Florida, UCLA, Georgetown, Ohio State.
None of these teams are a surprise, exactly. I had Florida, Kansas, Texas, Ohio State. Rock-chalk looked the best of any team I've seen this season when they were on and Durant was the best player in college hoops over the season.
The reason neither Kansas or Texas are not making the trip is the same for each school: The coaching was atrocious. Special mention should go out to Rick Barnes of Texas for utterly failing to do one of two things:
1. Tell his team to get Durant the ball.
2. Convince his me-first guards to get Durant the ball.
Both are failures, but they are very different failures. The first is simply not understanding how to win a game. If this is the case, he's not only a horrible coach, but has the basketball IQ of a rock lobster. If you have the best offensive player by far in a given game, that player needs to touch the ball for you to succeed. Post him up. Re-Post. Run him off some screens and let him face up. Let him bring the ball up and initiate the offense. It doesn't matter-- he can do each of those things better than anyone else on the floor. If Barnes couldn't see this, he should not be coaching at any level.

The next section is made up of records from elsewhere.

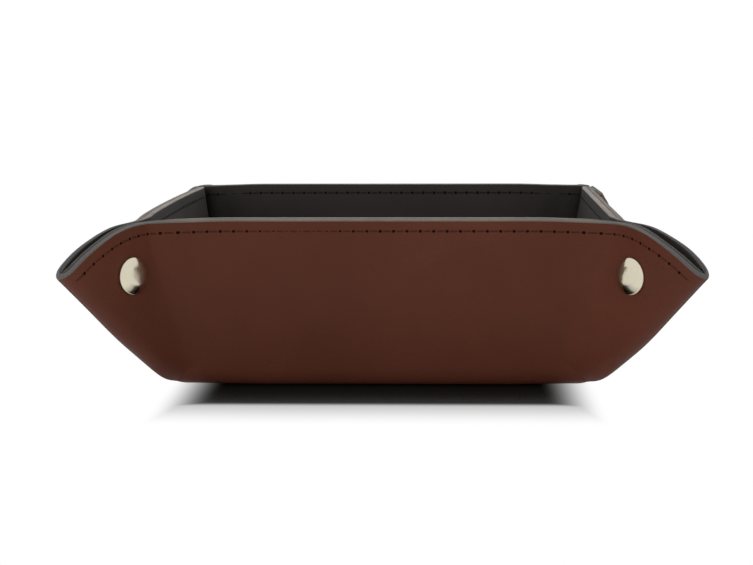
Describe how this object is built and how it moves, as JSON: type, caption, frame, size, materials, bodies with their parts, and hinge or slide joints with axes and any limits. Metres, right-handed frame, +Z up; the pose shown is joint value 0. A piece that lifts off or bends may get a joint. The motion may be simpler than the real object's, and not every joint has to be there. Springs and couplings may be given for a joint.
{
  "type": "valet tray",
  "caption": "Square folding valet tray in lined leather, its four walls held up by corners pinched into ears and closed with snap fasteners; unsnapped it lies flat.",
  "frame": {"origin": "middle of the base on its underside", "axes": "+X to the right, +Y to the back, +Z up, seen from the front wall; caps are on the ear halves of the front and back walls"},
  "size_m": [0.209, 0.2141, 0.057],
  "materials": {
    "brown_leather": "smooth, satin, dark reddish brown",
    "lining_leather": "smooth, matte, dark grey",
    "thread": "waxed thread, tone on tone",
    "nickel_plate": "polished nickel plate",
    "spring_steel": "drawn wire"
  },
  "bodies": {
    "base": {"leather_base": "brown_leather", "lining_base": "lining_leather"},
    "wall_front": {"thread_wall_front": "thread", "leather_wall_front": "brown_leather", "lining_wall_front": "lining_leather"},
    "wall_right": {"thread_wall_right": "thread", "leather_wall_right": "brown_leather", "lining_wall_right": "lining_leather"},
    "wall_back": {"thread_wall_back": "thread", "leather_wall_back": "brown_leather", "lining_wall_back": "lining_leather"},
    "wall_left": {"thread_wall_left": "thread", "leather_wall_left": "brown_leather", "lining_wall_left": "lining_leather"},
    "ear_front_right": {"leather_ear_front_right": "brown_leather", "lining_ear_front_right": "lining_leather", "thread_ear_front_right": "thread", "snap_cap_front_right": "nickel_plate", "snap_socket_front_right": "nickel_plate", "snap_spring_front_right": "spring_steel"},
    "ear_front_left": {"leather_ear_front_left": "brown_leather", "lining_ear_front_left": "lining_leather", "thread_ear_front_left": "thread", "snap_cap_front_left": "nickel_plate", "snap_socket_front_left": "nickel_plate", "snap_spring_front_left": "spring_steel"},
    "ear_right_back": {"leather_ear_right_back": "brown_leather", "lining_ear_right_back": "lining_leather", "thread_ear_right_back": "thread", "snap_post_back_right": "nickel_plate", "snap_stud_back_right": "nickel_plate"},
    "ear_right_front": {"leather_ear_right_front": "brown_leather", "lining_ear_right_front": "lining_leather", "thread_ear_right_front": "thread", "snap_post_front_right": "nickel_plate", "snap_stud_front_right": "nickel_plate"},
    "ear_back_left": {"leather_ear_back_left": "brown_leather", "lining_ear_back_left": "lining_leather", "thread_ear_back_left": "thread", "snap_cap_back_left": "nickel_plate", "snap_socket_back_left": "nickel_plate", "snap_spring_back_left": "spring_steel"},
    "ear_back_right": {"leather_ear_back_right": "brown_leather", "lining_ear_back_right": "lining_leather", "thread_ear_back_right": "thread", "snap_cap_back_right": "nickel_plate", "snap_socket_back_right": "nickel_plate", "snap_spring_back_right": "spring_steel"},
    "ear_left_front": {"leather_ear_left_front": "brown_leather", "lining_ear_left_front": "lining_leather", "thread_ear_left_front": "thread", "snap_post_front_left": "nickel_plate", "snap_stud_front_left": "nickel_plate"},
    "ear_left_back": {"leather_ear_left_back": "brown_leather", "lining_ear_left_back": "lining_leather", "thread_ear_left_back": "thread", "snap_post_back_left": "nickel_plate", "snap_stud_back_left": "nickel_plate"}
  },
  "joints": [
    {"name": "front_wall_fold", "type": "hinge", "parent": "base", "child": "wall_front", "pos_m": [0, -0.07, 0], "axis": [1, 0, 0], "range_deg": [0, 82]},
    {"name": "right_wall_fold", "type": "hinge", "parent": "base", "child": "wall_right", "pos_m": [0.07, 0, 0], "axis": [0, 1, 0], "range_deg": [0, 82]},
    {"name": "back_wall_fold", "type": "hinge", "parent": "base", "child": "wall_back", "pos_m": [0, 0.07, 0], "axis": [-1, 0, 0], "range_deg": [0, 82]},
    {"name": "left_wall_fold", "type": "hinge", "parent": "base", "child": "wall_left", "pos_m": [-0.07, 0, 0], "axis": [0, -1, 0], "range_deg": [0, 82]},
    {"name": "front_right_ear_fold", "type": "hinge", "parent": "wall_front", "child": "ear_front_right", "pos_m": [0.06353, -0.06785, 0.00121], "axis": [0.1378, -0.1378, 0.9808], "range_deg": [0, 40.55]},
    {"name": "front_left_ear_fold", "type": "hinge", "parent": "wall_front", "child": "ear_front_left", "pos_m": [-0.0643, -0.06783, 0.00111], "axis": [0.1378, 0.1378, -0.9808], "range_deg": [0, 45.55]},
    {"name": "right_back_ear_fold", "type": "hinge", "parent": "wall_right", "child": "ear_right_back", "pos_m": [0.06796, 0.05749, 0.00204], "axis": [0.1378, 0.1378, 0.9808], "range_deg": [0, 21.55]},
    {"name": "right_front_ear_fold", "type": "hinge", "parent": "wall_right", "child": "ear_right_front", "pos_m": [0.06782, -0.06492, 0.00102], "axis": [-0.1378, 0.1378, -0.9808], "range_deg": [0, 50.55]},
    {"name": "back_left_ear_fold", "type": "hinge", "parent": "wall_back", "child": "ear_back_left", "pos_m": [-0.06651, 0.06779, 0.0008], "axis": [-0.1378, 0.1378, 0.9808], "range_deg": [0, 69.55]},
    {"name": "back_right_ear_fold", "type": "hinge", "parent": "wall_back", "child": "ear_back_right", "pos_m": [0.06651, 0.06779, 0.0008], "axis": [-0.1378, -0.1378, -0.9808], "range_deg": [0, 69.55]},
    {"name": "left_front_ear_fold", "type": "hinge", "parent": "wall_left", "child": "ear_left_front", "pos_m": [-0.06783, -0.0643, 0.00111], "axis": [-0.1378, -0.1378, 0.9808], "range_deg": [0, 45.55]},
    {"name": "left_back_ear_fold", "type": "hinge", "parent": "wall_left", "child": "ear_left_back", "pos_m": [-0.06796, 0.05749, 0.00204], "axis": [0.1378, -0.1378, -0.9808], "range_deg": [0, 21.55]}
  ],
  "couplings": [
    {"joint": "right_wall_fold", "follows": "front_wall_fold", "ratio": 1},
    {"joint": "back_wall_fold", "follows": "front_wall_fold", "ratio": 1},
    {"joint": "left_wall_fold", "follows": "front_wall_fold", "ratio": 1},
    {"joint": "front_right_ear_fold", "follows": "front_wall_fold", "ratio": 0.49457},
    {"joint": "front_left_ear_fold", "follows": "front_wall_fold", "ratio": 0.55555},
    {"joint": "right_back_ear_fold", "follows": "front_wall_fold", "ratio": 0.26286},
    {"joint": "right_front_ear_fold", "follows": "front_wall_fold", "ratio": 0.61652},
    {"joint": "back_left_ear_fold", "follows": "front_wall_fold", "ratio": 0.84823},
    {"joint": "back_right_ear_fold", "follows": "front_wall_fold", "ratio": 0.84823},
    {"joint": "left_front_ear_fold", "follows": "front_wall_fold", "ratio": 0.55555},
    {"joint": "left_back_ear_fold", "follows": "front_wall_fold", "ratio": 0.26286}
  ]
}
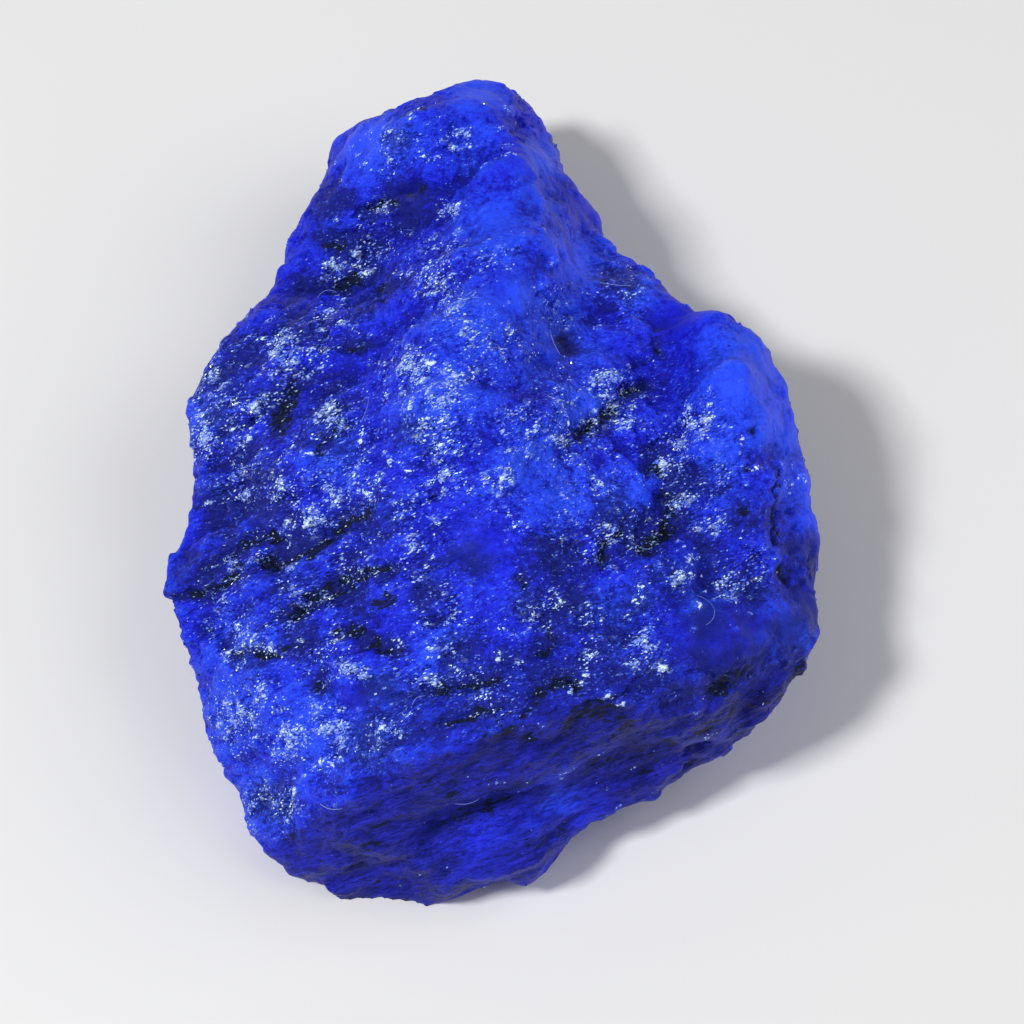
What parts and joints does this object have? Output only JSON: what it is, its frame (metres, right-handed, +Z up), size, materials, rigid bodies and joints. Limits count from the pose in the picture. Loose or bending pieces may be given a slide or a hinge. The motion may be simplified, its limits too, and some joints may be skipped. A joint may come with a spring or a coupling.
{
  "type": "rough sapphire",
  "caption": "Natural lump of rough blue corundum with a narrow head, a raised ridge, a side shoulder and a steep striated front, lying on its flattest side.",
  "frame": {"origin": "centre of the bounding box, on the floor under the stone", "axes": "+Z up from the flat resting side, +Y towards the narrow head, -Y out of the steep broken front, +X towards the shoulder"},
  "size_m": [0.0492, 0.0698, 0.026],
  "materials": {
    "sapphire": "rough sugary broken crystal with a glassy sparkle"
  },
  "bodies": {
    "root": {"sapphire_stone": "sapphire"}
  },
  "joints": []
}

The second is not understanding how to coach and cajole players into the appropriate roles for team success. These guys kept coming down the floor and jacking up threes under duress without letting Durant sniff the ball. That may be their personality, but the coach is there to teach them how to be successful individual players in the context of the team's goals and gameplans. That is the glory in team sports. Individual excellence forged together into group excellence. That is what the coach is there to facilitate.
If Barnes failed at the second, it means he's not ready or able to handle the egos on a team of this caliber. Perhaps he should be coaching one step down from Texas.
I am excited to see Oden v Hibbert. In my mind, Oden has to lay down the law in this game and dominate Hibbert (the awkward moving center that he is) to establish his position as the top center in college. He shows flashes, but I think Hibbert is good (and strange) enough to require more than flashes.
As for ultimate, well... A week from now will be Fools Fest in Fredericksburg. "The beer tent won't know what hit them," seems to be the prevailing sentiment from the Tight Ass Country Club. I like the sound of that.
--
Rest Day
Sunday, March 25
Finally the Four
Subscribe to:
Post Comments (Atom)
4 comments:
So, what you're saying is, Barnes needed to follow the Jim Boeheim memorial coaching plan: give the ball to Carmelo Anthony and play D.
Also, Hansbrough is better than either of those guys in the middle. He won't be a better NBA baller, but he is a better college player right now.
(And NC sabotaged me in my pool by losing to G'Town. I had the other 3 final four teams, and I had NC losing to OH st, but I'll be just short of the win if everything goes my way.
That is *exactly* what I'm saying.
Hansbrough is a very good college player. Big, Physical, Fearless. Oden is still playing with one hand. Durant is not an inside player. He's a guard.
That's what will make him great. In 3-4 years he'll be a 6'10" *guard* in the NBA.
I would still take Oden or Durant on my college team over Hansbrough, and not *just* because I hate UNC. I think they both have a bigger impact on the outcome of the game.
Can I take this post and apply it to ultimate? I think you see both of the "Rick Barnes mistakes" a lot in ultimate.
1) Failing to take advantage of you best strategic options/mismatches. The most obvious example is when you have a player who can't be covered by the other team, but you fail to give that player the cutting opportunities he/she needs. This is particularly a problem in mixed play, where a dominant woman only dominates if you can create space for her.
Another example is failing to put players in their best defensive position. You can win a lot of games by getting your best marker in a trap zone, or by avoiding putting your raw athletes on shifty handlers with good break throws.
2) Failing to limit selfish behavior by your players. The most obvious selfish behavior on the field is the "greedy handler" who clogs the space near the disc and frequently takes all the long throws. This is particularly a problem on college or juniors teams, where the best player often doesn't realize that by lowering their total touches, they can improve the team.
No you may not. There is only ultimate talk when I decree it to be the appropriate time.
You basically wrote the second half of my entry. I decided I was going to save it for some other day when I didn't have anything to write, and then you went and took my rainy day column away.
Anyway, I absolutely agree with what you typed.
I still feel that the most egregiously selfish behavior was the cutter who stands in the endzone. What his choice in position and motion is communicating is:
"I am the best receiver on the field. If I stand flat-footed in the endzone with my defender and you throw it to me, I will catch it. I am so sure of this fact that I will stand here and prevent all of our other cutters (who are, incidentally, not as good as me) from going deep. Though, if you like, you can throw it to the endzone for them and I'll come down with it anyway."
I find that if you throw it to this guy and he gets D'd a couple of times, he stops standing there. "That's pride fucking with you." It also lets me know that I do not, in fact, have an unstoppable scoring machine on my team.